Third Ward Councilor Rickey King, a retired police officer, and First Ward Councilor Jeannie Young, mother of a police officer currently on the force, raised concerns about officer salaries. King said he often sees the city invest in officers’ training, only for them to leave for better pay in neighboring Currituck County.

Responding to their concerns, Olson said that, to qualify for some training, the city does require officers to stay with the department for a few years or reimburse the city for the cost of their coursework. He also noted that, once officers have been with the city for about 10 years, they tend to finish their careers with the city, due in part to longevity pay and a desire to build up their retirement benefits.

Monday’s discussion about police officer pay follows concerns expressed recently by the city’s former fire chief over staffing levels in the Elizabeth City Fire Department. Speaking at meetings as a private citizen, retired Fire Chief Larry Mackey has warned councilors that the fire department is dangerously understaffed.

While not endorsing the staffing levels Mackey favors, Olson told council he believes the city should add firefighters gradually. He noted the annual cost of two firefighters is about equal to the revenue generated by 1 penny of the city’s property tax rate.

Though the city’s annual fire calls have changed little over the years, Olson did note the fire department is increasingly providing aid to volunteer fire departments in both Pasquotank and Camden counties. Volunteer fire departments often can’t get to fires during their working hours, he noted.

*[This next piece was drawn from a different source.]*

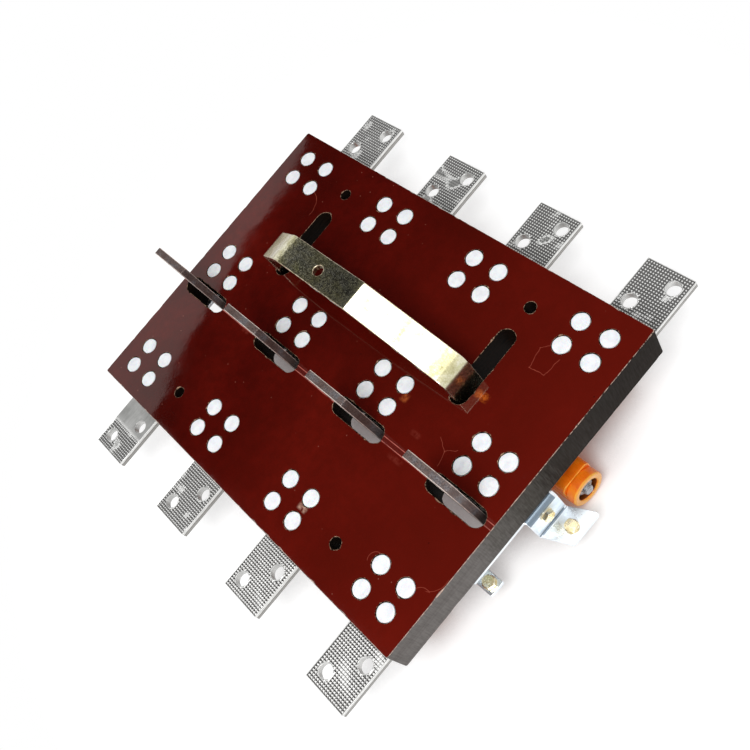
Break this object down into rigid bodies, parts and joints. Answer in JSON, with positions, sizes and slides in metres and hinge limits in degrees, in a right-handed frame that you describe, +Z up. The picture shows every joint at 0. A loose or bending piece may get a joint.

Though acknowledging the personnel challenges in the city’s police and fire departments, Olson stopped short of calling for increased salaries or additional positions in next year’s city budget. Much of the city’s budget already goes to public safety, and the city needs to invest more in other departments, he said.

Olson’s proposed 2018-19 budget proposes spending $10.4 million on police and fire services, which is just over half of his proposed $19.6 million general fund budget. He also noted the city has spent more than $4 million on capital projects for the police and fire departments since 2013, including purchasing a new public safety building.

* Olson’s report that the city’s three police dogs, Colt, Duke and Karma, will hit retirement age in fall 2019. He suggested the city could operate effectively with only two K-9 units, noting that each K-9 costs $7,800, which includes the cost of the dog and training.

* Olson’s proposal to spend about $67,000 on new equipment for the fire department, including $30,000 for air bottles, $24,000 for air packs and $8,500 for a thermal imaging camera. The camera helps firefighters locate the hottest parts of a structure fire.